Annie L. Jones
This is at least the fifth self-published first novel i have read in the past couple of years, all of them, funnily enough, in the genre i have been taught by my clever friend Stephanie to call SF ~ speculative fiction, though i used to use those initials for sci-fi alone. One might almost thing that i could set up in some kind of pre-reading business (and, oh, how i would enjoy that!), if this trend continues.
Two of these five were written by Stephanie and i have an emotional tie to them, not least because i beta-read them and have seen them grow and mature until publication, so i am not able to fairly judge or compare them; of the other three, however, this by Jones is in mine opinion clearly the best. The other two, Miss Mabel's School and Joshua's Key (i have linked each title to my review of the novel), were by no means failures ~ i suspect that almost no one would throw away the time and, i imagine, money required for proper self-publication if the product were not at least reasonable ~ but each, including this one, had flaws. The flaws here are, however, lesser than the strengths, which are what are worth exploring in this review.

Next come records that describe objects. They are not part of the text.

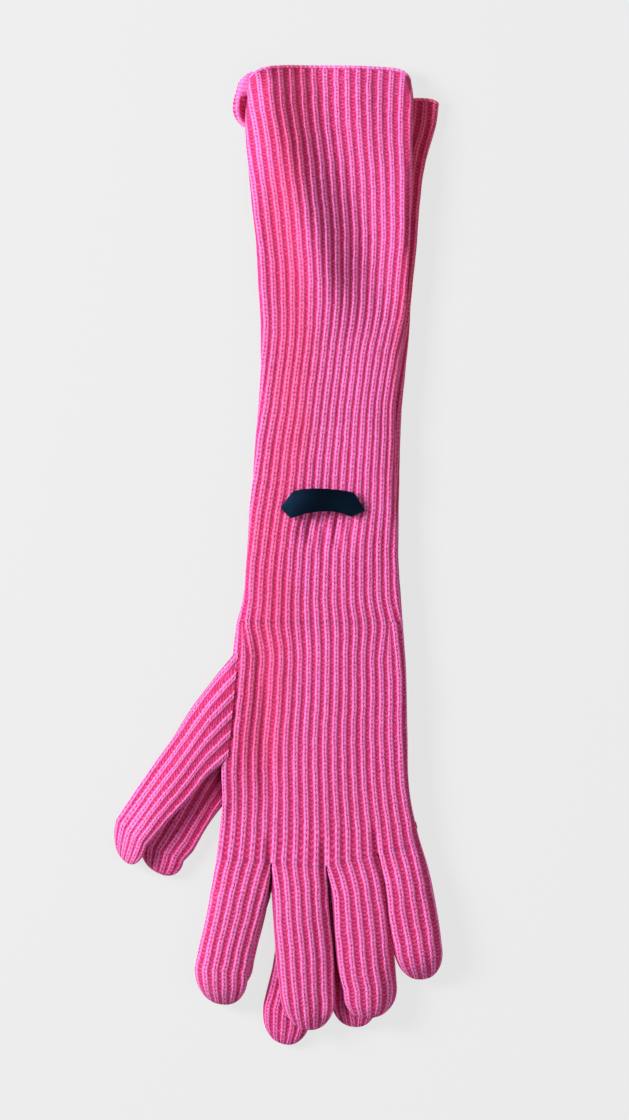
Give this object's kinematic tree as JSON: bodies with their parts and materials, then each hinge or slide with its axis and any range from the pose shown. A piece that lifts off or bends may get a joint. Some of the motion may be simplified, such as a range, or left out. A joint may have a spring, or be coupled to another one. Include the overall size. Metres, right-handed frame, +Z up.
{
  "type": "pair of gloves",
  "caption": "Pair of long rib-knit wool gloves, laid flat one on the other, with ribbed fingers, a wide ribbed cuff and a small bare woven label on the upper arm.",
  "frame": {"origin": "centre of the bounding box's underside, on the surface that the gloves lie on", "axes": "+Y along the gloves from the finger tips to the cuffs, +Z up from the surface, +X away from the side of the thumbs"},
  "size_m": [0.148, 0.441, 0.0162],
  "materials": {
    "upper_wool": "fuzzy hot-pink ribbed wool knit",
    "lower_wool": "fuzzy hot-pink ribbed wool knit, of the glove beneath",
    "label_satin": "very dark navy woven satin"
  },
  "bodies": {
    "root": {"upper_arm": "upper_wool", "upper_hand": "upper_wool", "upper_thumb": "upper_wool", "upper_index": "upper_wool", "upper_middle": "upper_wool", "upper_ring": "upper_wool", "upper_little": "upper_wool", "upper_cuff_corner": "upper_wool", "lower_arm": "lower_wool", "lower_hand": "lower_wool", "lower_thumb": "lower_wool", "lower_index": "lower_wool", "lower_middle": "lower_wool", "lower_ring": "lower_wool", "lower_little": "lower_wool", "label": "label_satin"}
  },
  "joints": []
}
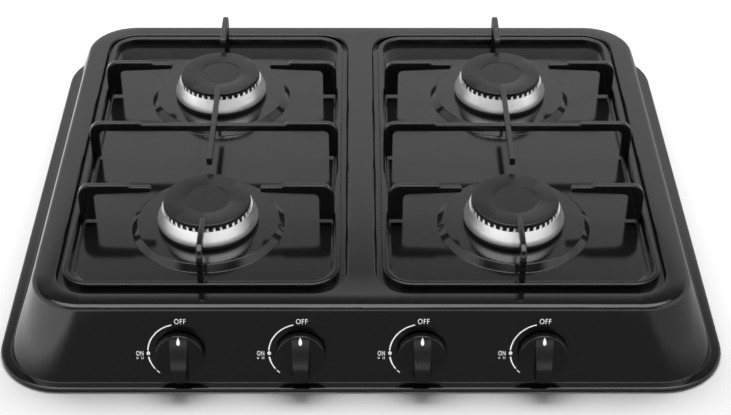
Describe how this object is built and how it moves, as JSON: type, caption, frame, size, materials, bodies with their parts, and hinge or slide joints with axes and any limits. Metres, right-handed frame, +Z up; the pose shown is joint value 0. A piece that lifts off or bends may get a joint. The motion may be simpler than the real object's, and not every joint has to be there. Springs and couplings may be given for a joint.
{
  "type": "gas cooktop",
  "caption": "Table-top gas hob: pressed black steel body with recessed wells, lift-out pan supports, capped burners and push-and-turn knobs on a sloping front.",
  "frame": {"origin": "centre of the footprint at the height that the rubber feet stand on", "axes": "+X to the right of the cook, +Y to the back, +Z up; the knobs face -Y"},
  "size_m": [0.6, 0.533, 0.104],
  "materials": {
    "enamel": "glossy black enamel",
    "support_enamel": "glossy black enamel",
    "cap_enamel": "satin black enamel",
    "base_steel": "zinc-coated sheet",
    "crown_aluminium": "turned, lightly brushed",
    "cup_aluminium": "die-cast, black",
    "tap_aluminium": "die-cast",
    "pipe_aluminium": "drawn tube",
    "brass": "turned",
    "steel": "bright zinc",
    "knob_plastic": "satin black",
    "rubber": "matt"
  },
  "bodies": {
    "cooktop": {"top_panel": "enamel", "base_plate": "base_steel", "rubber_feet": "rubber", "support_posts": "steel", "base_screws": "steel", "burner_cup_front_left": "cup_aluminium", "valve_body_front_left": "tap_aluminium", "burner_cup_rear_left": "cup_aluminium", "valve_body_rear_left": "tap_aluminium", "burner_cup_rear_right": "cup_aluminium", "valve_body_rear_right": "tap_aluminium", "burner_cup_front_right": "cup_aluminium", "valve_body_front_right": "tap_aluminium", "injectors": "brass", "burner_screws": "steel", "bonnet_plates": "steel", "valve_clamps": "steel", "tap_screws": "steel", "knob_seals": "rubber", "gas_rail": "steel", "rail_end_plug": "brass", "supply_pipe": "pipe_aluminium", "inlet_elbow": "brass", "inlet_bracket": "base_steel", "rail_brackets": "base_steel", "feed_pipes_front": "pipe_aluminium", "feed_pipes_rear": "pipe_aluminium", "pipe_nuts": "brass"},
    "pan_support_left": {"pan_support_frame_left": "support_enamel", "pan_support_cross_bar_left": "support_enamel", "pan_support_long_bar_left": "support_enamel", "pan_support_fingers_left": "support_enamel"},
    "pan_support_right": {"pan_support_frame_right": "support_enamel", "pan_support_cross_bar_right": "support_enamel", "pan_support_long_bar_right": "support_enamel", "pan_support_fingers_right": "support_enamel"},
    "crown_front_left": {"burner_crown_front_left": "crown_aluminium"},
    "cap_front_left": {"burner_cap_front_left": "cap_enamel"},
    "crown_rear_left": {"burner_crown_rear_left": "crown_aluminium"},
    "cap_rear_left": {"burner_cap_rear_left": "cap_enamel"},
    "crown_rear_right": {"burner_crown_rear_right": "crown_aluminium"},
    "cap_rear_right": {"burner_cap_rear_right": "cap_enamel"},
    "crown_front_right": {"burner_crown_front_right": "crown_aluminium"},
    "cap_front_right": {"burner_cap_front_right": "cap_enamel"},
    "tap_plug_front_left": {"valve_plug_front_left": "brass"},
    "knob_set_front_left": {"knob_front_left": "knob_plastic", "spindle_front_left": "steel", "knob_spring_front_left": "steel"},
    "tap_plug_rear_left": {"valve_plug_rear_left": "brass"},
    "knob_set_rear_left": {"knob_rear_left": "knob_plastic", "spindle_rear_left": "steel", "knob_spring_rear_left": "steel"},
    "tap_plug_rear_right": {"valve_plug_rear_right": "brass"},
    "knob_set_rear_right": {"knob_rear_right": "knob_plastic", "spindle_rear_right": "steel", "knob_spring_rear_right": "steel"},
    "tap_plug_front_right": {"valve_plug_front_right": "brass"},
    "knob_set_front_right": {"knob_front_right": "knob_plastic", "spindle_front_right": "steel", "knob_spring_front_right": "steel"}
  },
  "joints": [
    {"name": "pan_support_left_lift", "type": "slide", "parent": "cooktop", "child": "pan_support_left", "axis": [0, 0, 1], "range_m": [0, 0.12]},
    {"name": "pan_support_right_lift", "type": "slide", "parent": "cooktop", "child": "pan_support_right", "axis": [0, 0, 1], "range_m": [0, 0.12]},
    {"name": "crown_front_left_lift", "type": "slide", "parent": "cooktop", "child": "crown_front_left", "axis": [0, 0, 1], "range_m": [0, 0.008]},
    {"name": "cap_front_left_lift", "type": "slide", "parent": "crown_front_left", "child": "cap_front_left", "axis": [0, 0, 1], "range_m": [0, 0.06]},
    {"name": "crown_rear_left_lift", "type": "slide", "parent": "cooktop", "child": "crown_rear_left", "axis": [0, 0, 1], "range_m": [0, 0.008]},
    {"name": "cap_rear_left_lift", "type": "slide", "parent": "crown_rear_left", "child": "cap_rear_left", "axis": [0, 0, 1], "range_m": [0, 0.06]},
    {"name": "crown_rear_right_lift", "type": "slide", "parent": "cooktop", "child": "crown_rear_right", "axis": [0, 0, 1], "range_m": [0, 0.008]},
    {"name": "cap_rear_right_lift", "type": "slide", "parent": "crown_rear_right", "child": "cap_rear_right", "axis": [0, 0, 1], "range_m": [0, 0.06]},
    {"name": "crown_front_right_lift", "type": "slide", "parent": "cooktop", "child": "crown_front_right", "axis": [0, 0, 1], "range_m": [0, 0.008]},
    {"name": "cap_front_right_lift", "type": "slide", "parent": "crown_front_right", "child": "cap_front_right", "axis": [0, 0, 1], "range_m": [0, 0.06]},
    {"name": "knob_front_left_turn", "type": "hinge", "parent": "cooktop", "child": "tap_plug_front_left", "pos_m": [-0.1455, -0.24582, 0.03255], "axis": [0, -0.9807, 0.1953], "range_deg": [0, 135]},
    {"name": "knob_front_left_push", "type": "slide", "parent": "tap_plug_front_left", "child": "knob_set_front_left", "axis": [0, 0.9807, -0.1953], "range_m": [0, 0.0022], "stiffness_N_per_m": 900, "springref_m": -0.002, "deforming": ["knob_spring_front_left"]},
    {"name": "knob_rear_left_turn", "type": "hinge", "parent": "cooktop", "child": "tap_plug_rear_left", "pos_m": [-0.0485, -0.24582, 0.03255], "axis": [0, -0.9807, 0.1953], "range_deg": [0, 135]},
    {"name": "knob_rear_left_push", "type": "slide", "parent": "tap_plug_rear_left", "child": "knob_set_rear_left", "axis": [0, 0.9807, -0.1953], "range_m": [0, 0.0022], "stiffness_N_per_m": 900, "springref_m": -0.002, "deforming": ["knob_spring_rear_left"]},
    {"name": "knob_rear_right_turn", "type": "hinge", "parent": "cooktop", "child": "tap_plug_rear_right", "pos_m": [0.0485, -0.24582, 0.03255], "axis": [0, -0.9807, 0.1953], "range_deg": [0, 135]},
    {"name": "knob_rear_right_push", "type": "slide", "parent": "tap_plug_rear_right", "child": "knob_set_rear_right", "axis": [0, 0.9807, -0.1953], "range_m": [0, 0.0022], "stiffness_N_per_m": 900, "springref_m": -0.002, "deforming": ["knob_spring_rear_right"]},
    {"name": "knob_front_right_turn", "type": "hinge", "parent": "cooktop", "child": "tap_plug_front_right", "pos_m": [0.1455, -0.24582, 0.03255], "axis": [0, -0.9807, 0.1953], "range_deg": [0, 135]},
    {"name": "knob_front_right_push", "type": "slide", "parent": "tap_plug_front_right", "child": "knob_set_front_right", "axis": [0, 0.9807, -0.1953], "range_m": [0, 0.0022], "stiffness_N_per_m": 900, "springref_m": -0.002, "deforming": ["knob_spring_front_right"]}
  ]
}
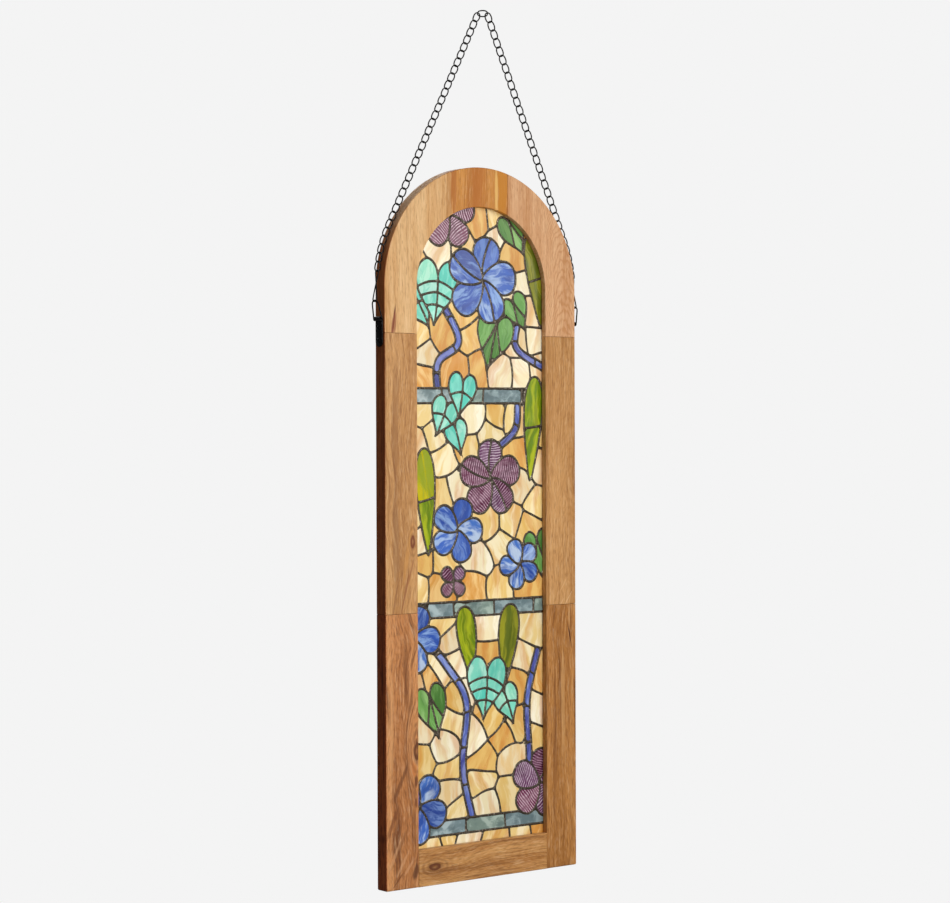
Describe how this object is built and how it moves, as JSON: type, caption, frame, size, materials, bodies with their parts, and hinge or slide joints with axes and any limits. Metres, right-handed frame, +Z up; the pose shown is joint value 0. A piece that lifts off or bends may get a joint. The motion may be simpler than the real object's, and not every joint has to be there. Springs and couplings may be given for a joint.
{
  "type": "stained glass window panel",
  "caption": "Tall arched stained glass panel with a blossom and leaf design in a light wooden frame, hung by side straps from one steel chain.",
  "frame": {"origin": "the point of the chain's top link that rests on the wall hook, in the frame's mid plane", "axes": "+X along the panel's width, to the right seen from the front; -Y the way the front faces; +Z up"},
  "size_m": [0.3358, 0.0196, 1.1183],
  "materials": {
    "tan_wood": "satin varnish",
    "solder": "dark patina, slightly shiny",
    "black_steel": "black, satin",
    "cream": "streaky opalescent",
    "blue": "streaky opalescent",
    "teal": "streaky opalescent",
    "green": "streaky opalescent",
    "lime": "streaky opalescent",
    "plum": "streaky opalescent",
    "indigo": "streaky opalescent",
    "slate": "mottled opalescent"
  },
  "bodies": {
    "root": {"arch_left": "tan_wood", "arch_right": "tan_wood", "bar_low": "slate", "bar_middle": "slate", "bar_top_1": "slate", "bar_top_2": "slate", "blossom_blue_arch": "blue", "blossom_blue_foot": "blue", "blossom_blue_left": "blue", "blossom_plum_bud": "plum", "blossom_plum_crown": "plum", "bottom_rail": "tan_wood", "chain": "black_steel", "ground_glass_1": "cream", "ground_glass_10": "cream", "ground_glass_11": "cream", "ground_glass_2": "cream", "ground_glass_3": "cream", "ground_glass_4": "cream", "ground_glass_5": "cream", "ground_glass_6": "cream", "ground_glass_7": "cream", "ground_glass_8": "cream", "ground_glass_9": "cream", "hanger_left": "black_steel", "hanger_right": "black_steel", "hook_left": "black_steel", "hook_right": "black_steel", "leaf_green_low": "green", "leaves_teal_low": "teal", "leaves_teal_middle": "teal", "long_leaf_left": "lime", "long_leaf_lime": "lime", "long_leaf_olive": "lime", "long_leaf_right": "lime", "ring_left": "black_steel", "ring_right": "black_steel", "screw_left_lower": "black_steel", "screw_left_upper": "black_steel", "screw_right_lower": "black_steel", "screw_right_upper": "black_steel", "solder_net": "solder", "spray_arch_left": "teal", "spray_arch_right": "green", "spray_crown_1": "green", "spray_crown_2": "green", "spray_low_left": "blue", "spray_low_right": "plum", "spray_middle": "plum", "spray_right": "blue", "stile_lower_left": "tan_wood", "stile_lower_right": "tan_wood", "stile_upper_left": "tan_wood", "stile_upper_right": "tan_wood"}
  },
  "joints": []
}
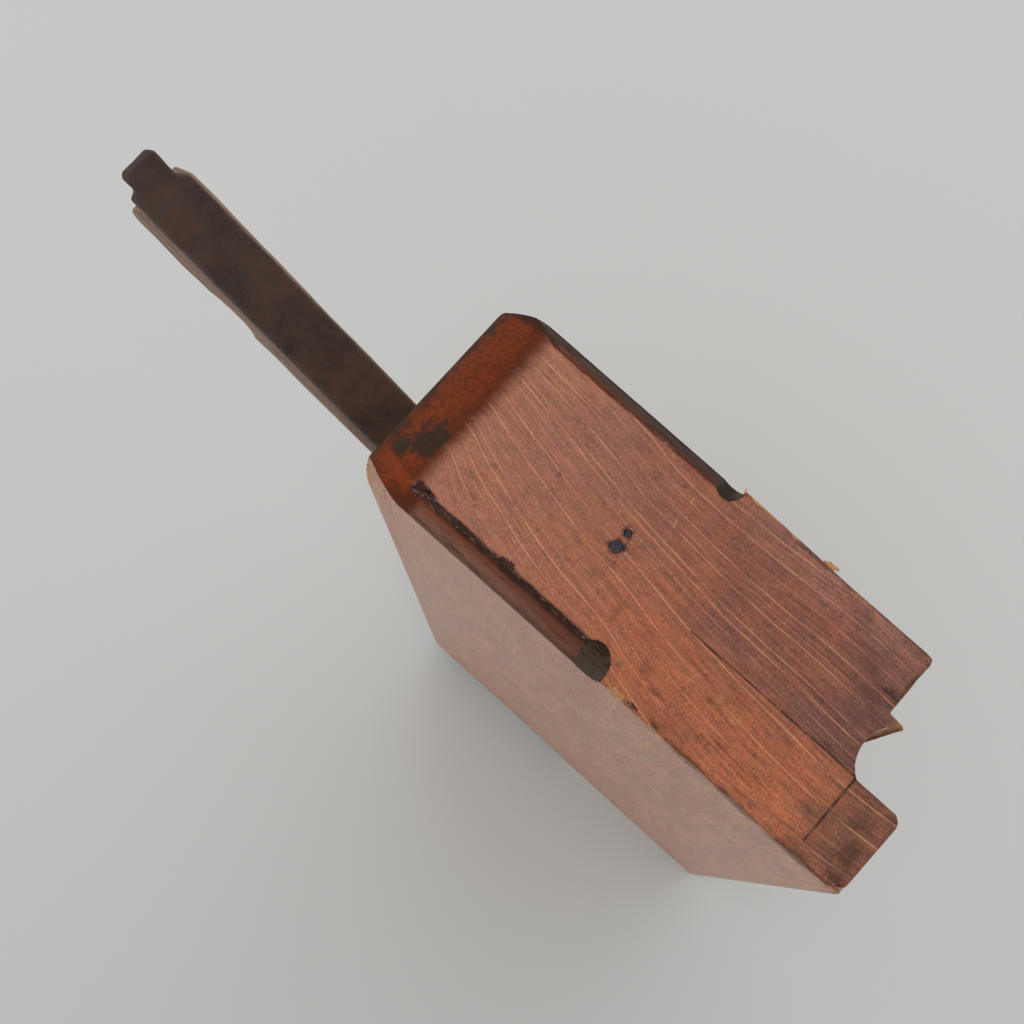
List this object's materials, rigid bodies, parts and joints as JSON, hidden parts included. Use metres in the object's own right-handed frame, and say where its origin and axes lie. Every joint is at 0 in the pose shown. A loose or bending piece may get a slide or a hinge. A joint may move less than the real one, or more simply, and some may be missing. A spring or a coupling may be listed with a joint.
{
  "type": "moulding plane",
  "caption": "Old wooden side bead moulding plane standing on its toe, with a stock, a rusty iron on a steep bed, a long wedge and a boxwood quirk slip.",
  "frame": {"origin": "centre of the toe end face, on which the plane stands", "axes": "+Z from the toe up to the heel, +X from the sole to the top of the stock (up when the plane is in use), +Y to the plane's left side, where the fence is"},
  "size_m": [0.1582, 0.0326, 0.241],
  "materials": {
    "beech": "old reddish-brown oiled beech",
    "rusted_iron": "dark brown rust patina",
    "wedge_wood": "dull worn beech",
    "boxwood": "worn honey-coloured boxwood",
    "brad_iron": "blackened iron"
  },
  "bodies": {
    "stock": {"stock": "beech", "slip_toe": "boxwood", "slip_heel": "boxwood", "brad_large": "brad_iron", "brad_small": "brad_iron"},
    "iron": {"iron": "rusted_iron"},
    "wedge": {"wedge": "wedge_wood"}
  },
  "joints": [
    {"name": "iron_slide", "type": "slide", "parent": "stock", "child": "iron", "axis": [-0.8192, 0, -0.5736], "range_m": [-0.003, 0.13]},
    {"name": "wedge_slide", "type": "slide", "parent": "stock", "child": "wedge", "axis": [0.8192, 0, 0.5736], "range_m": [0, 0.064]}
  ]
}
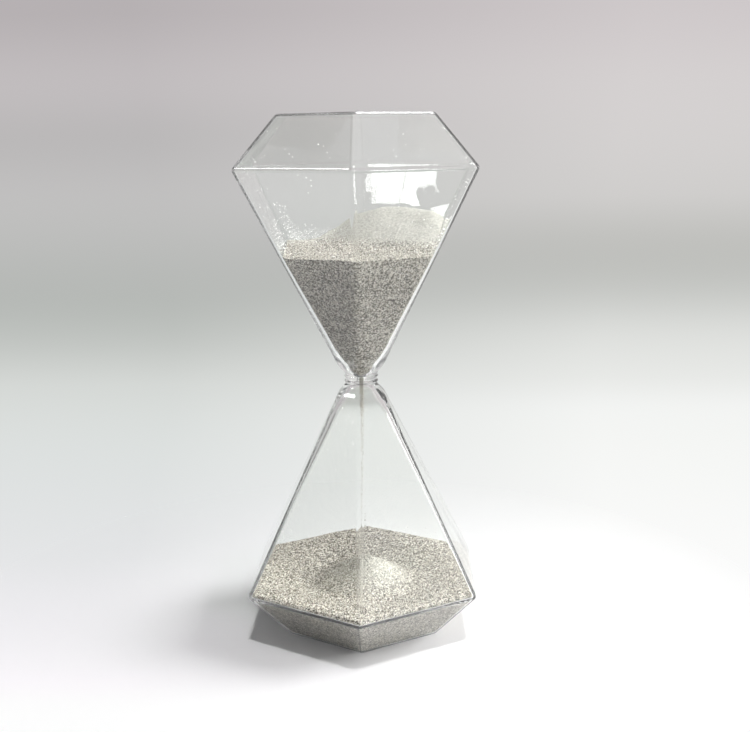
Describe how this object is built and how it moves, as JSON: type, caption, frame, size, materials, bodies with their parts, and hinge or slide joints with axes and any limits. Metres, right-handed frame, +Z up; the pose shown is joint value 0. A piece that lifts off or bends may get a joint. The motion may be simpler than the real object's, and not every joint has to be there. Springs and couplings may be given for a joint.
{
  "type": "hourglass",
  "caption": "Free-standing sand timer: faceted glass bulbs fused at a narrow throat, caught in mid-run with sand above, falling and below.",
  "frame": {"origin": "middle of the flat base face that the hourglass stands on", "axes": "+Z up through the throat to the top face; -Y towards the corner that faces the viewer; +X to the viewer's right"},
  "size_m": [0.0872, 0.1, 0.2],
  "materials": {
    "bulb_glass": "polished",
    "sand": "matte"
  },
  "bodies": {
    "root": {"upper_bulb": "bulb_glass", "lower_bulb": "bulb_glass", "neck_weld": "bulb_glass", "fill_seal": "bulb_glass", "upper_sand": "sand", "upper_sand_drift": "sand", "falling_sand": "sand", "lower_sand": "sand", "lower_sand_mound": "sand", "upper_loose_grains": "sand", "lower_loose_grains": "sand"}
  },
  "joints": []
}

The plot is, at root, The Taming of the Shrew thrown into a fantasy setting, and given some elaboration with a bit of adventure thrown in. I recognised the plot basis very early on, but that did not spoil mine enjoyment ~ indeed, perhaps it enhanced it as i was pleased with myself! ~ as the differences were sufficient that it is not simply a retelling of Shrew but a development. The major difference is that after the Petruchio analogue, the Marco of the title, has won over his bride he is suddenly put in a position of peril and she, almost without understanding what is happening, is put in the position of rescuing him.
Part of the plot is built around the setting, a valley or plain, a region almost, with in impassible mountains, with enemies of some form on the outside of the mountains, some form of magic or sorcery which has in some measure been used to set up the communities within the region and protect them from the outsiders. Marco is the eldest son of the family whose task is the coordination of that protection, which is exceptionally physical at times. I find that i want to know more, more than Jones has given us, about the land, the sorcery, the history, the reasons for the way things are. I wonder, is this an initial introduction or is it all that Jones is planning on doing; i believe she has made herself a setting she could use in the future to tell further stories ~ if they were of the same quality i, for one, would read them. And that statement alone, using my criterion, makes Mad Marco a success.